┌──

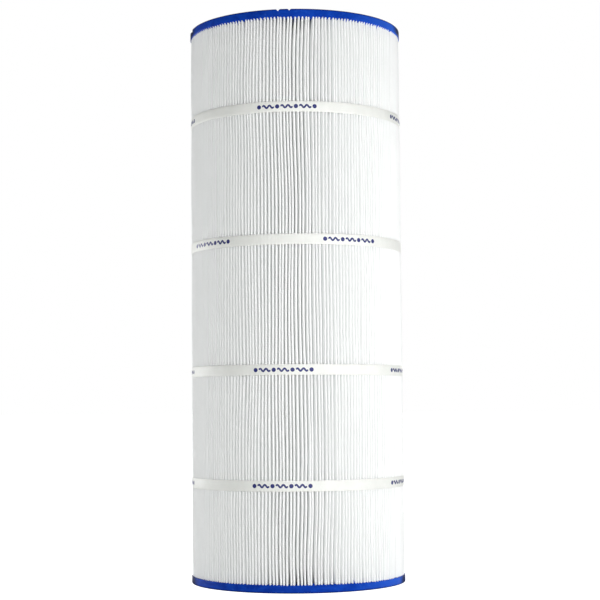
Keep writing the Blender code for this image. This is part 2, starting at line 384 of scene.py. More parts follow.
def thicken(middle, thickness):
    """A closed outline round each middle line: its outer side, then its inner side run backwards."""
    ahead = np.diff(middle, axis=1)
    ahead /= np.linalg.norm(ahead, axis=-1, keepdims=True)
    before = np.concatenate([ahead[:, :1], ahead], axis=1)
    after = np.concatenate([ahead, ahead[:, -1:]], axis=1)
    along = before + after
    along /= np.linalg.norm(along, axis=-1, keepdims=True)
    across = np.stack([along[..., 1], -along[..., 0]], axis=-1)
    widen = 1 / np.clip(np.sum(along * after, axis=-1, keepdims=True), 0.6, 1)
    step = across * widen * thickness / 2
    return np.concatenate([middle + step, (middle - step)[:, ::-1]], axis=1)


def make_cloth():
    """The pleated pack, in lengths that meet at the middle of each band."""
    band_heights = [(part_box(node)[0].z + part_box(node)[1].z) / 2 for node in BAND_NODES]
    cuts = [PACK_BOTTOM, *band_heights, PACK_TOP]
    tips = held_tips()
    lengths = []
    for number, (low, high) in enumerate(zip(cuts, cuts[1:])):
        heights = np.linspace(low, high, LEVELS_PER_LENGTH + 1)
        angles, radii = tip_lines(heights, tips[number], tips[number + 1])
        from_cap = np.minimum(heights, LENGTH - heights) - CAP_FLOOR
        swell = np.clip(from_cap / POTTED_REACH, 0, 1)
        outline = thicken(sheet_middle(angles, radii, swell), SHEET)
        level = np.broadcast_to(heights[:, None, None], (*outline.shape[:2], 1))
        loops = np.concatenate([outline, level], axis=-1)
        lengths.append(mesh_object(f"pleated_media_{number + 1}", [solid(loops)]))
    return lengths, tips


def make_seam_strip():
    """The bead of set adhesive between the sheet's two ends, a little uneven along its height."""
    heights = np.linspace(PACK_BOTTOM, PACK_TOP, STRIP_LEVELS)
    low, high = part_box("media_seam_strip")
    inner, outer, half = low.y, SEAM_END_RADIUS - STRIP_RECESS, (high.x - low.x) / 2
    swell = smooth_noise(len(heights), 2.0, 0.12)[:, None]
    ooze = smooth_noise(len(heights), 3.0, 0.35 * MM)[:, None]
    across = np.array([0.0, 0.7, 1.0, 1.0, 1.0, 0.6])
    along = np.array([0.0, 0.004, 0.02, 0.5, 0.97, 1.0])
    radius = inner + along * (outer + ooze - inner)
    width = half * across * (1 + swell)
    radius = np.concatenate([radius, radius[:, ::-1]], axis=1)
    width = np.concatenate([width + 0.02 * MM, -width[:, ::-1] - 0.02 * MM], axis=1)
    level = np.broadcast_to(heights[:, None], radius.shape)
    return mesh_object("media_seam_strip_bead", [solid(np.stack([width, radius, level], axis=-1))])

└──

**Written request**:
Repeat the listing in full, keeping every line exactly as it is.

**Answer below**:
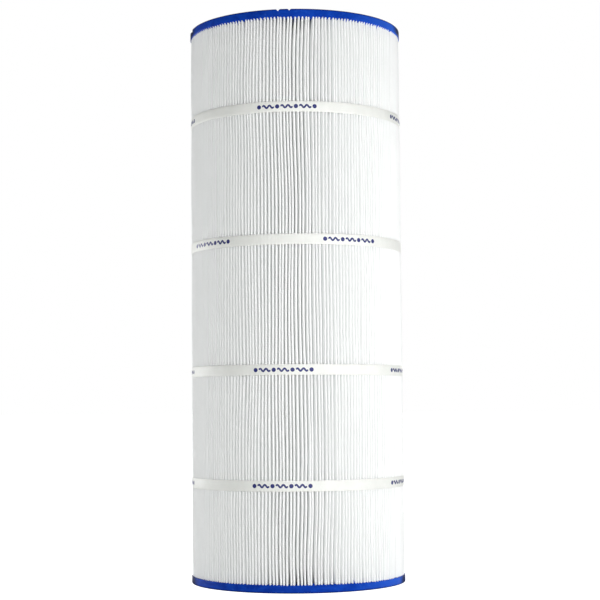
Keep writing the Blender code for this image. This is part 2, starting at line 384 of scene.py. More parts follow.
def thicken(middle, thickness):
    """A closed outline round each middle line: its outer side, then its inner side run backwards."""
    ahead = np.diff(middle, axis=1)
    ahead /= np.linalg.norm(ahead, axis=-1, keepdims=True)
    before = np.concatenate([ahead[:, :1], ahead], axis=1)
    after = np.concatenate([ahead, ahead[:, -1:]], axis=1)
    along = before + after
    along /= np.linalg.norm(along, axis=-1, keepdims=True)
    across = np.stack([along[..., 1], -along[..., 0]], axis=-1)
    widen = 1 / np.clip(np.sum(along * after, axis=-1, keepdims=True), 0.6, 1)
    step = across * widen * thickness / 2
    return np.concatenate([middle + step, (middle - step)[:, ::-1]], axis=1)


def make_cloth():
    """The pleated pack, in lengths that meet at the middle of each band."""
    band_heights = [(part_box(node)[0].z + part_box(node)[1].z) / 2 for node in BAND_NODES]
    cuts = [PACK_BOTTOM, *band_heights, PACK_TOP]
    tips = held_tips()
    lengths = []
    for number, (low, high) in enumerate(zip(cuts, cuts[1:])):
        heights = np.linspace(low, high, LEVELS_PER_LENGTH + 1)
        angles, radii = tip_lines(heights, tips[number], tips[number + 1])
        from_cap = np.minimum(heights, LENGTH - heights) - CAP_FLOOR
        swell = np.clip(from_cap / POTTED_REACH, 0, 1)
        outline = thicken(sheet_middle(angles, radii, swell), SHEET)
        level = np.broadcast_to(heights[:, None, None], (*outline.shape[:2], 1))
        loops = np.concatenate([outline, level], axis=-1)
        lengths.append(mesh_object(f"pleated_media_{number + 1}", [solid(loops)]))
    return lengths, tips


def make_seam_strip():
    """The bead of set adhesive between the sheet's two ends, a little uneven along its height."""
    heights = np.linspace(PACK_BOTTOM, PACK_TOP, STRIP_LEVELS)
    low, high = part_box("media_seam_strip")
    inner, outer, half = low.y, SEAM_END_RADIUS - STRIP_RECESS, (high.x - low.x) / 2
    swell = smooth_noise(len(heights), 2.0, 0.12)[:, None]
    ooze = smooth_noise(len(heights), 3.0, 0.35 * MM)[:, None]
    across = np.array([0.0, 0.7, 1.0, 1.0, 1.0, 0.6])
    along = np.array([0.0, 0.004, 0.02, 0.5, 0.97, 1.0])
    radius = inner + along * (outer + ooze - inner)
    width = half * across * (1 + swell)
    radius = np.concatenate([radius, radius[:, ::-1]], axis=1)
    width = np.concatenate([width + 0.02 * MM, -width[:, ::-1] - 0.02 * MM], axis=1)
    level = np.broadcast_to(heights[:, None], radius.shape)
    return mesh_object("media_seam_strip_bead", [solid(np.stack([width, radius, level], axis=-1))])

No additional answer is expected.